Currently, Kelley is continuing to develop a sustainable internship model within Hawai'i's CRM field so that Native Hawaiians and kama'āina have access to more opportunities to learn about CRM in Hawai'i and pursue professional careers in this field. Kelley is also a member of Naki'i Ke Aho, and on the Board of Directors of the Society for Hawaiian Archaeology (SHA) as the co-chair (with Sean Naleimaile) of the Hawai'i Cultural Stewardship Award Committee.
Tanya Malia Souza, Manager, Queen Lili῾uokalani Trust
In May of 2010, Tanya received a Master's of Arts degree in Anthropology—with a specialization in applied archaeology—from the University of Hawai'i at Mānoa. As a part of her graduate training, Tanya conducted a critical analysis of current methods of recording ki'i pōhaku (stone images) in Hawai'i, so that their documentation and stewardship by CRM archaeologists and others in the local community can be improved. Tanya is also a graduate of the University of Hawai'i at Hilo where she received a Bachelor's of Arts degree in Anthropology, specializing in Hawaiian Archaeology.
Since the completion of her MA degree, Tanya was recruited and is currently employed as an endowment manager for the Queen Lili'uokalani Trust. Her duties are centered on the Keahuolū Interpretive Center and Historic Preserve Area (based in Kona) and the day-to-day management of the Trusts' Kona properties and rich cultural resources.

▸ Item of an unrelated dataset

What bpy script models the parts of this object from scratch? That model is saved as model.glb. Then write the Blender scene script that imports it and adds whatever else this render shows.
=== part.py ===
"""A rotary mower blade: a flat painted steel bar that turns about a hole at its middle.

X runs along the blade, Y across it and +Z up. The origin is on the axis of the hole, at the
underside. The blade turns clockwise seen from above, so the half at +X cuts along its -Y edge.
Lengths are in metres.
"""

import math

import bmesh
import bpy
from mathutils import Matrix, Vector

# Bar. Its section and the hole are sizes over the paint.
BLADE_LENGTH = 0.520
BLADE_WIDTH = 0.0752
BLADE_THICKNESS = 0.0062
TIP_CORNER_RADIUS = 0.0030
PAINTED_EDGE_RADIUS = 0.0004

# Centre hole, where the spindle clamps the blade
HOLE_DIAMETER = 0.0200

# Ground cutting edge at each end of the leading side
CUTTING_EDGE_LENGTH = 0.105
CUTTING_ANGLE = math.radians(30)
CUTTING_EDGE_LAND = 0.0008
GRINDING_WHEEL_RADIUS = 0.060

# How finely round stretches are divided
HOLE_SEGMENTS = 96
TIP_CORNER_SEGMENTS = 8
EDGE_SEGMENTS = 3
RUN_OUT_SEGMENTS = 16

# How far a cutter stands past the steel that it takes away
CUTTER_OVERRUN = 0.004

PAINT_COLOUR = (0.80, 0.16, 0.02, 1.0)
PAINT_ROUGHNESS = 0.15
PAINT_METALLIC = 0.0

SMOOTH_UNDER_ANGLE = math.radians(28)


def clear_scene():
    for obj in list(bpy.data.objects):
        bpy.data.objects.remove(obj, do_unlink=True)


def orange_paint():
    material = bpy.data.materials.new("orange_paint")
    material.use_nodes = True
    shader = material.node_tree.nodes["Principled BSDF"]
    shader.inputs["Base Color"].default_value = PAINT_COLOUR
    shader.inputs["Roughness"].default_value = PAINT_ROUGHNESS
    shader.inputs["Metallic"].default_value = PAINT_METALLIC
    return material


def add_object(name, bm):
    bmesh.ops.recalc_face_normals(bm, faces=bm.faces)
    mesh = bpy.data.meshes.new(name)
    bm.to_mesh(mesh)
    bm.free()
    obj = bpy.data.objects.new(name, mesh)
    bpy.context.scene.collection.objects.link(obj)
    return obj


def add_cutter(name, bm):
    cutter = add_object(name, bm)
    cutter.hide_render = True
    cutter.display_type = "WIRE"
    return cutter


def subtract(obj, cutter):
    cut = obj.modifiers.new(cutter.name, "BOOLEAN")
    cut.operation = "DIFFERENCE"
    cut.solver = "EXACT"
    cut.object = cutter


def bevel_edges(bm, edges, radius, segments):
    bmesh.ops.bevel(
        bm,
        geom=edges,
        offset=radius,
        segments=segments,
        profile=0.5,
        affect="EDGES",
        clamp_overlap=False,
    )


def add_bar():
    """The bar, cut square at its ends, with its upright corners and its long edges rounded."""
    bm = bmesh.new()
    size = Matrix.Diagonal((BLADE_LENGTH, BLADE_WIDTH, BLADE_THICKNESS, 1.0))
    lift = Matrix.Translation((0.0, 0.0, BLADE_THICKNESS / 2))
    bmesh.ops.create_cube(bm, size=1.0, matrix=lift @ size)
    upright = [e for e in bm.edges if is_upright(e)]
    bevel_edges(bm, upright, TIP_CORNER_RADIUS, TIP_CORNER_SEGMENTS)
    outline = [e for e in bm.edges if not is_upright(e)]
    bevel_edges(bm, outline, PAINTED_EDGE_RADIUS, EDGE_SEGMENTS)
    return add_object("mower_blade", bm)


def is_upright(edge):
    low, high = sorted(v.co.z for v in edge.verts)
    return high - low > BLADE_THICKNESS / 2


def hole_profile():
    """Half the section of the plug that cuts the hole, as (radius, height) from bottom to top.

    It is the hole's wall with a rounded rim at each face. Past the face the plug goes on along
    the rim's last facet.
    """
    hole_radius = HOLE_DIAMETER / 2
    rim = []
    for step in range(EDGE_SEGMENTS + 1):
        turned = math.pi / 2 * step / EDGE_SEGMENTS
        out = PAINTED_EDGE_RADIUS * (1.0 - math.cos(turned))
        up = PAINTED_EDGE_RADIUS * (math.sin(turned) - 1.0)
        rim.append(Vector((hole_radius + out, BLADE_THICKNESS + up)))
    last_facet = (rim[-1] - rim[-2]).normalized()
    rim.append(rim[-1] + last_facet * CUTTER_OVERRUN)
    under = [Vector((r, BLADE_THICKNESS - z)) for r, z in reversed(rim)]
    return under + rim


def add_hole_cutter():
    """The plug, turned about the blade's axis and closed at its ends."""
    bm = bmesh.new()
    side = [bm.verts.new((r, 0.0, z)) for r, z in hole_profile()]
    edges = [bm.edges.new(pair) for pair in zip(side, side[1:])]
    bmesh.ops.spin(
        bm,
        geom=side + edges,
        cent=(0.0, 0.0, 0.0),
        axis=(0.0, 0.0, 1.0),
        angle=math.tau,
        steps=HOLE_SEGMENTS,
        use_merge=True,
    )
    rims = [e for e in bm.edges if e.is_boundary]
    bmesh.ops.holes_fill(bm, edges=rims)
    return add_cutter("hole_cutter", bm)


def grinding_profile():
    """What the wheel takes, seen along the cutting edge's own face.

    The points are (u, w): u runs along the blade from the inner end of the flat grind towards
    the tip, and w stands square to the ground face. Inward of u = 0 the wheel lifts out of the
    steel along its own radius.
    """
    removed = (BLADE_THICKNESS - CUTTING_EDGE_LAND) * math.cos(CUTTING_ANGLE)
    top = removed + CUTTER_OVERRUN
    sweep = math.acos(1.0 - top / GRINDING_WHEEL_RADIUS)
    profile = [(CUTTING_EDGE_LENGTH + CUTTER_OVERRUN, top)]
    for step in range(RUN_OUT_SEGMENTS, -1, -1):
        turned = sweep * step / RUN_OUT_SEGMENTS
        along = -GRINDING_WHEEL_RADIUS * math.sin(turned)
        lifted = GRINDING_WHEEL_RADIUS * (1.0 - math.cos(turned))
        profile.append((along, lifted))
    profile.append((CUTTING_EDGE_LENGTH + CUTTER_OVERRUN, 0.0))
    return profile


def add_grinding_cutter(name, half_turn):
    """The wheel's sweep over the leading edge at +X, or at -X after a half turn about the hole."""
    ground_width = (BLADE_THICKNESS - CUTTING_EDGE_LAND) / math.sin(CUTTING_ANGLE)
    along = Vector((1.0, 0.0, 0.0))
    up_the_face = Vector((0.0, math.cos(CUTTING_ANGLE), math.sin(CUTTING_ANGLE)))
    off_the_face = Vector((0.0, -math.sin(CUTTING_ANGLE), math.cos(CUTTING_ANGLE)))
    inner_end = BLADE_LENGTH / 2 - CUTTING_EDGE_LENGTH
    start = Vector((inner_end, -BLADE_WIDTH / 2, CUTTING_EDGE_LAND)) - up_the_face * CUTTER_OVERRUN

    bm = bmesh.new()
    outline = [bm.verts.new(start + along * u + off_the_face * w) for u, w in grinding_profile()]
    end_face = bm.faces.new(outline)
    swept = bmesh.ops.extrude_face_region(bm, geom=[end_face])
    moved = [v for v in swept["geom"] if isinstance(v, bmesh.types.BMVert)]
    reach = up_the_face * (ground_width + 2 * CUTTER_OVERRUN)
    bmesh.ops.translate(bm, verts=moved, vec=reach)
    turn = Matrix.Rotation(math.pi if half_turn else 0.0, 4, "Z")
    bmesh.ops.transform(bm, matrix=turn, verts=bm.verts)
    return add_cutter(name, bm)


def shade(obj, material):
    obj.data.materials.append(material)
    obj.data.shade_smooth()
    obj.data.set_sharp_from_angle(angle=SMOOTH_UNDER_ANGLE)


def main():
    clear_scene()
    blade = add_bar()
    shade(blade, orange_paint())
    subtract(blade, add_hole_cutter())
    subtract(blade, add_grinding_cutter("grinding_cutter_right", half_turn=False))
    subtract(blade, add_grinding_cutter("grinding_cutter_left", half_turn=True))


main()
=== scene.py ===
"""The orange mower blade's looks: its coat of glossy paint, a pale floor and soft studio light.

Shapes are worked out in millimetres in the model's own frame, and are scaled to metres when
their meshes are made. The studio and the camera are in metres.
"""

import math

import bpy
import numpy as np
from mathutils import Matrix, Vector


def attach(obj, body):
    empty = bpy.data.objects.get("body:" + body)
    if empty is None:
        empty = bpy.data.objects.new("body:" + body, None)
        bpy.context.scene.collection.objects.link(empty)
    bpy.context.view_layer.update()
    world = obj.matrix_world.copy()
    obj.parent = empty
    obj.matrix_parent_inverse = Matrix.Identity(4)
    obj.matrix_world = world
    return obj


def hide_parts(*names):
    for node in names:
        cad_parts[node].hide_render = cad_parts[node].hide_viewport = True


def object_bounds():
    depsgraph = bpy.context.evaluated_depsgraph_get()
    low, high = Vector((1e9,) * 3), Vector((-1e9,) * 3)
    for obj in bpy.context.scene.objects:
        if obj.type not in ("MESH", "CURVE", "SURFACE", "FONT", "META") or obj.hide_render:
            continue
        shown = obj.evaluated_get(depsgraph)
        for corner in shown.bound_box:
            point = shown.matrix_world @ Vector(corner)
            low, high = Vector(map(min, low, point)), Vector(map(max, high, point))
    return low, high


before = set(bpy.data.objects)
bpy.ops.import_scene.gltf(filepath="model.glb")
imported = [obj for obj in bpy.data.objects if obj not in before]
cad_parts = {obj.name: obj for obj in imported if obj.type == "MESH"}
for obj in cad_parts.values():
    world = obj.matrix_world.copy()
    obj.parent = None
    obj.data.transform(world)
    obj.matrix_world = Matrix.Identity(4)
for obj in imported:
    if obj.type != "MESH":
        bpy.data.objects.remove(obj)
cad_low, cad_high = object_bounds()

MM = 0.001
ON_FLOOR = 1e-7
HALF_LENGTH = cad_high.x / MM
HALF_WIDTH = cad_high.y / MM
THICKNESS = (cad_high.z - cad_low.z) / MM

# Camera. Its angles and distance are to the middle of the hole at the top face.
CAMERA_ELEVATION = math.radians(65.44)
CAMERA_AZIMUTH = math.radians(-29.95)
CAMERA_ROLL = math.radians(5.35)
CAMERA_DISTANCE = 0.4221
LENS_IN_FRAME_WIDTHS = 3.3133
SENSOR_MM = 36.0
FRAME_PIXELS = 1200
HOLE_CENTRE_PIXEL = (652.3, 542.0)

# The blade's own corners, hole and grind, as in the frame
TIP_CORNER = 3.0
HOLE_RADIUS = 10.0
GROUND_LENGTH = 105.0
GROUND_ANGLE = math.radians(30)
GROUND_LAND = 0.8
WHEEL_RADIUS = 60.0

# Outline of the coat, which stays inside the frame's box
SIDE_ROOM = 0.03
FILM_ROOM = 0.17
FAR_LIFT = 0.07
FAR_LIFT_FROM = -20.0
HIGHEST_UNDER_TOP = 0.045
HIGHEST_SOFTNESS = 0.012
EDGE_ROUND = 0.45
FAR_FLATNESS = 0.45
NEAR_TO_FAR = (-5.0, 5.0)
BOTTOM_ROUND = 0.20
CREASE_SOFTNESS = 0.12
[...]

Prior to her recruitment by the Trust, Tanya was employed as an archaeologist with Pacific Legacy, Inc., a private archaeological firm in Hawai'i. She has worked on various archaeological projects on Hawai'i, Maui, and Rapa Nui, Chile. Her particular archaeological interests include ki'i pōhaku studies, lithic analysis, and adze geochemical characterization.

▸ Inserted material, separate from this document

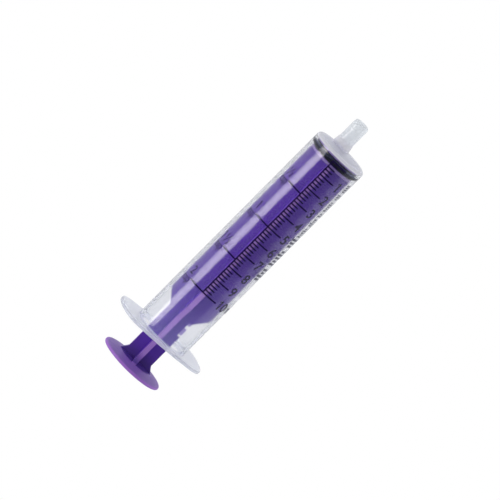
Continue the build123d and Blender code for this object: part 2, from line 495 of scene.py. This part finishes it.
def add_squeezed_seal():
    """The ring with its squeezed section, in place of the CAD model's round one."""
    around, across = SEAL_STEPS_AROUND, SEAL_STEPS_ACROSS
    mesh = bpy.data.meshes.new("squeezed_seal")
    points, faces = [], []
    for i in range(around):
        turn = 2 * math.pi * i / around
        for j in range(across):
            depth, width = superellipse(2 * math.pi * j / across, SEAL_SQUARENESS)
            r = SEAL_MIDDLE_RADIUS + SEAL_HALF_DEPTH * depth
            r = min(max(r, SEAL_INNER_RADIUS), SEAL_OUTER_RADIUS)
            points.append((r * math.cos(turn), r * math.sin(turn), SEAL_Z + SEAL_HALF_WIDTH * width))
            k, n = (i + 1) % around, (j + 1) % across
            faces.append((i * across + j, k * across + j, k * across + n, i * across + n))
    mesh.from_pydata(points, [], faces)
    mesh.polygons.foreach_set("use_smooth", [True] * len(mesh.polygons))
    mesh.materials.append(RUBBER)
    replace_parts(add_object("squeezed_seal", mesh, "seal"), "o_ring")


add_squeezed_seal()


# ---- printed numerals, labels and legend, wrapped on the barrel as thin closed ink
STRIP_WIDTH = 0.4 * MM
MERGE_DISTANCE = 0.0001

# the built-in font, in ems: the height of its figures, half the depth that its text is drawn with, and the
# flag that a figure 1 is given, measured from the left of its stem
FIGURE_EM = 0.7
HALF_DEPTH_EM = 0.5
FLAG_OUTLINE = ((0.03, 0.70), (-0.13, 0.60), (-0.13, 0.52), (0.03, 0.60))

# angles around the barrel are in degrees from the camera's side
LAST_ML = 10
NUMERAL_ANGLE = 44.1
NUMERAL_HEIGHT = 3.05 * MM
NUMERAL_CONDENSE = 0.9
NUMERAL_WEIGHT = 0.02
NUMERAL_LIFT = 0.25 * MM
LAST_NUMERAL_LEFT = -0.8 * MM

TEASPOON_ANGLE = -45.5
TEASPOON_STEP_ML = 2.5
TEASPOON_COUNTS = ("\u00bd", "1", "1\u00bd", "2")
FRACTION_HEIGHT = 3.0 * MM
WHOLE_HEIGHT = 2.75 * MM
COUNT_CONDENSE = 0.8
COUNT_LIFT = 2.4 * MM
TSP_ANGLE = TEASPOON_ANGLE - 1.0
TSP_HEIGHT = 2.37 * MM
TSP_CONDENSE = 0.78
TSP_DROP = 0.55 * MM

# the legend's bars: each line of it has a size and its words' lengths, and the rest is in mm at size 1
LEGEND_ANGLE = 69.3
LEGEND_TOP_Z = 80.8 * MM
LEGEND_LINES = ((1.0, (4, 3, 5, 2, 4, 5)), (1.6, (3, 5, 4)))
BAR_LENGTH = 2.1
BAR_LENGTH_STEP = 0.4
BAR_WIDTH = 0.48
BAR_PITCH = 0.76
WORD_GAP = 0.7


def wrap_on_barrel(bm, centre_angle, centre_z):
    """Bends flat ink, whose x runs around and y along the barrel, onto it."""
    left = min(v.co.x for v in bm.verts)
    right = max(v.co.x for v in bm.verts)
    for k in range(math.ceil(left / STRIP_WIDTH), math.floor(right / STRIP_WIDTH) + 1):
        everything = bm.verts[:] + bm.edges[:] + bm.faces[:]
        bmesh.ops.bisect_plane(bm, geom=everything, plane_co=(k * STRIP_WIDTH, 0, 0), plane_no=(1, 0, 0))
    for v in bm.verts:
        turn = CAMERA_AZIMUTH + math.radians(centre_angle) + v.co.x / BARREL_RADIUS
        r = BARREL_RADIUS + INK_THICKNESS / 2 + v.co.z
        v.co = Vector((r * math.sin(turn), -r * math.cos(turn), centre_z + v.co.y))


def text_ink(text, height, condense, left=None, weight=0.0):
    """Flat closed ink of the text, with figures this tall, centred, or with its left end given."""
    curve = bpy.data.curves.new(text, "FONT")
    curve.body = text
    curve.extrude = HALF_DEPTH_EM
    curve.offset = weight
    holder = bpy.data.objects.new(text, curve)
    bpy.context.scene.collection.objects.link(holder)
    depsgraph = bpy.context.evaluated_depsgraph_get()
    flat = bpy.data.meshes.new_from_object(holder.evaluated_get(depsgraph))
    bpy.data.objects.remove(holder)
    bm = bmesh.new()
    bm.from_mesh(flat)
    bpy.data.meshes.remove(flat)
    bmesh.ops.remove_doubles(bm, verts=bm.verts, dist=MERGE_DISTANCE)
    if text.startswith("1"):
        add_flag(bm)
    scale = height / FIGURE_EM
    low = min(v.co.x for v in bm.verts)
    high = max(v.co.x for v in bm.verts)
    start = (low - high) / 2 * scale * condense if left is None else left
    for v in bm.verts:
        x = start + (v.co.x - low) * scale * condense
        v.co = Vector((x, (v.co.y - FIGURE_EM / 2) * scale, v.co.z * INK_THICKNESS))
    return bm


def add_flag(bm):
    """The short stroke at the top left of a figure 1, which the font draws as a plain bar."""
    stem = min(v.co.x for v in bm.verts)
    rear, front = (
        [bm.verts.new((stem + x, y, z)) for x, y in FLAG_OUTLINE] for z in (-HALF_DEPTH_EM, HALF_DEPTH_EM)
    )
    bm.faces.new(reversed(rear))
    bm.faces.new(front)
    for k in range(len(FLAG_OUTLINE)):
        n = (k + 1) % len(FLAG_OUTLINE)
        bm.faces.new((rear[k], rear[n], front[n], front[k]))
    bmesh.ops.recalc_face_normals(bm, faces=bm.faces)


def add_print(name, parts):
    """One ink object from wrapped pieces of ink."""
    whole = bmesh.new()
    for bm in parts:
        piece = bpy.data.meshes.new(name)
        bm.to_mesh(piece)
        bm.free()
        whole.from_mesh(piece)
        bpy.data.meshes.remove(piece)
    mesh = bpy.data.meshes.new(name)
    whole.to_mesh(mesh)
    whole.free()
    mesh.materials.append(INK)
    add_object(name, mesh, "barrel")


def mark_z(volume_ml):
    """Height of the scale's mark for this volume."""
    return ZERO_LINE_Z - volume_ml * ML_LENGTH


def add_numerals():
    """A figure beside each whole millilitre, and the unit after the last one."""
    parts = []
    for number in range(1, LAST_ML + 1):
        last = number == LAST_ML
        text, left = (f"{number} ml", LAST_NUMERAL_LEFT) if last else (str(number), None)
        bm = text_ink(text, NUMERAL_HEIGHT, NUMERAL_CONDENSE, left, NUMERAL_WEIGHT)
        wrap_on_barrel(bm, NUMERAL_ANGLE, mark_z(number) + NUMERAL_LIFT)
        parts.append(bm)
    add_print("ml_numerals", parts)


def add_teaspoon_labels():
    """The number of teaspoons above each teaspoon line, and the unit below it."""
    parts = []
    for step, label in enumerate(TEASPOON_COUNTS, 1):
        line_z = mark_z(TEASPOON_STEP_ML * step)
        count = text_ink(label, FRACTION_HEIGHT if "\u00bd" in label else WHOLE_HEIGHT, COUNT_CONDENSE)
        wrap_on_barrel(count, TEASPOON_ANGLE, line_z + COUNT_LIFT)
        unit = text_ink("tsp", TSP_HEIGHT, TSP_CONDENSE)
        wrap_on_barrel(unit, TSP_ANGLE, line_z - TSP_DROP)
        parts += [count, unit]
    add_print("teaspoon_labels", parts)


def add_legend():
    """A row of plain bars along the barrel, grouped in words, small ones and then large ones."""
    parts = []
    z = LEGEND_TOP_Z
    for size, words in LEGEND_LINES:
        for word in words:
            for letter in range(word):
                bm = bmesh.new()
                bmesh.ops.create_cube(bm, size=1.0)
                length = (BAR_LENGTH - BAR_LENGTH_STEP * ((letter + word) % 3)) * size * MM
                for v in bm.verts:
                    width = v.co.y * BAR_WIDTH * size * MM
                    v.co = Vector((v.co.x * length, width, v.co.z * INK_THICKNESS))
                wrap_on_barrel(bm, LEGEND_ANGLE, z)
                parts.append(bm)
                z -= BAR_PITCH * size * MM
            z -= WORD_GAP * size * MM
    add_print("legend_bars", parts)


add_numerals()
add_teaspoon_labels()
add_legend()


# ---- stage: a pale floor that only the camera sees, and soft studio light.
# A sweep is the cosines that it blends between, and the strengths behind the object and in front of it.
FLOOR_HALF_SIZE = 6.0
FLOOR_DROP = 0.0002
MIRRORED_SWEEP = (0.25, 0.45, 0.85, 0.07)
MIRRORED_COLOUR = (0.93, 0.95, 1.0)
SCATTERED_SWEEP = (-0.2, 0.6, 0.72, 0.42)
SCATTERED_COLOUR = (0.96, 0.97, 1.0)
WITHIN_STRENGTH = 0.80
THROUGH_STRENGTH = 0.86
THROUGH_COLOUR = (0.965, 0.97, 1.0)
HALF_A_BOUNCE = 0.5
LAMP_COLOUR = (1.0, 0.96, 0.95)


def emission(tree, colour, strength):
    """Emission shader with these constants."""
    shader = tree.nodes.new("ShaderNodeEmission")
    shader.inputs["Color"].default_value = (*colour, 1)
    shader.inputs["Strength"].default_value = strength
    return shader


def add_floor():
    """A pale plane, just under the part, that only the camera sees."""
    half = FLOOR_HALF_SIZE
    mesh = bpy.data.meshes.new("floor")
    corners = [(-half, -half, 0), (half, -half, 0), (half, half, 0), (-half, half, 0)]
    mesh.from_pydata(corners, [], [(0, 1, 2, 3)])
    floor = bpy.data.objects.new("floor", mesh)
    bpy.context.scene.collection.objects.link(floor)
    material, tree, output = new_material("pale_floor")
    tree.links.new(emission(tree, (1, 1, 1), 1.0).outputs[0], output.inputs["Surface"])
    mesh.materials.append(material)
    floor.visible_diffuse = False
    floor.visible_glossy = False
    floor.visible_transmission = False
    floor.visible_shadow = False
    floor.location.z = -FLOOR_DROP


def background(tree, strength, colour=(1, 1, 1)):
    """Background shader, with a number or a socket as its strength."""
    node = tree.nodes.new("ShaderNodeBackground")
    node.inputs["Color"].default_value = (*colour, 1)
    if isinstance(strength, (int, float)):
        node.inputs["Strength"].default_value = strength
    else:
        tree.links.new(strength, node.inputs["Strength"])
    return node


def toward_camera(tree, start, end, behind, front):
    """Blends from one value behind the object to another in front, between two angles' cosines."""
    where = tree.nodes.new("ShaderNodeTexCoord")
    facing = tree.nodes.new("ShaderNodeVectorMath")
    facing.operation = "DOT_PRODUCT"
    facing.inputs[1].default_value = camera_axes()[2]
    tree.links.new(where.outputs["Generated"], facing.inputs[0])
    fall = tree.nodes.new("ShaderNodeMapRange")
    fall.interpolation_type = "SMOOTHSTEP"
    fall.inputs["From Min"].default_value = start
    fall.inputs["From Max"].default_value = end
    fall.inputs["To Min"].default_value = behind
    fall.inputs["To Max"].default_value = front
    tree.links.new(facing.outputs["Value"], fall.inputs["Value"])
    return fall.outputs["Result"]


def add_world():
    """White to the camera. To the object, a pale sweep behind and beside it and a dim room in front."""
    world = bpy.data.worlds.new("studio")
    world.use_nodes = True
    bpy.context.scene.world = world
    tree = world.node_tree
    tree.nodes.clear()
    path = tree.nodes.new("ShaderNodeLightPath")
    mirrored = background(tree, toward_camera(tree, *MIRRORED_SWEEP), MIRRORED_COLOUR)
    scattered = background(tree, toward_camera(tree, *SCATTERED_SWEEP), SCATTERED_COLOUR)
    within = background(tree, WITHIN_STRENGTH, SCATTERED_COLOUR)
    through = background(tree, THROUGH_STRENGTH, THROUGH_COLOUR)
    seen = background(tree, 1.0)
    has_mirrored = maths(tree, "GREATER_THAN", path.outputs["Glossy Depth"], HALF_A_BOUNCE)
    has_scattered = maths(tree, "GREATER_THAN", path.outputs["Diffuse Depth"], HALF_A_BOUNCE)
    has_entered = maths(tree, "GREATER_THAN", path.outputs["Transmission Depth"], HALF_A_BOUNCE)
    studio = mix_shaders(tree, path.outputs["Is Camera Ray"], through, seen)
    studio = mix_shaders(tree, has_mirrored, studio, mirrored)
    scattered = mix_shaders(tree, has_entered, scattered, within)
    studio = mix_shaders(tree, has_scattered, studio, scattered)
    output = tree.nodes.new("ShaderNodeOutputWorld")
    tree.links.new(studio.outputs[0], output.inputs["Surface"])


def add_softbox(name, turn, lift, distance, width, height, power, mirrored=True):
    """An area light aimed at the part's middle, turned about Z from the camera's side, positive to the right.

    One that isn't mirrored lights surfaces but shows in no reflection and through no glass."""
    right, _, back = camera_axes()
    flat_back = Vector((back.x, back.y, 0)).normalized()
    turn, lift = math.radians(turn), math.radians(lift)
    way = flat_back * math.cos(turn) + right * math.sin(turn)
    way = way * math.cos(lift) + Vector((0, 0, math.sin(lift)))
    data = bpy.data.lights.new(name, "AREA")
    data.shape = "RECTANGLE"
    data.size = width
    data.size_y = height
    data.energy = power
    lamp = bpy.data.objects.new(name, data)
    lamp.location = Vector((0, 0, AIM_HEIGHT)) + way * distance
    lamp.rotation_euler = way.to_track_quat("Z", "Y").to_euler()
    lamp.visible_camera = False
    lamp.visible_glossy = mirrored
    lamp.visible_transmission = mirrored
    data.color = LAMP_COLOUR
    bpy.context.scene.collection.objects.link(lamp)


bpy.context.scene.view_settings.view_transform = "Standard"
add_floor()
add_world()
add_softbox("left_strip", turn=-56, lift=-9.5, distance=0.35, width=0.18, height=0.12, power=0.36)
add_softbox("right_fill", turn=60, lift=10, distance=0.45, width=0.2, height=0.2, power=0.22, mirrored=False)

During her time in graduate school, Tanya founded the Hawai'i Junior Archaeology Outreach Program and she has conducted archaeological activities and presentations for Native Hawaiian grade school students around O'ahu Island. This program was the outcome of a partnership between the Anthropology Graduate Student Association (AGSA) at UH-Mānoa and the Society for Hawaiian Archaeology. School visits conducted by Tanya include Ka Waihona o ka Na῾auao Public Charter School in Nānākuli, Kamehameha Preschool in Wai‛anae, Waimānalo Elementary and Intermediate School, and Rainbow Preschool in Wahiawa. Tanya is tireless in her efforts to educate keiki within the Hawai'i public and charter school systems about archaeology, and she currently co-chairs the Education Committee of the Society for Hawaiian Archaeology. Tanya and her colleagues are working to develop a culturally-informed curriculum so that native Hawaiian children and kama῾āina can learn about archaeology and appreciate their cultural heritage in new ways.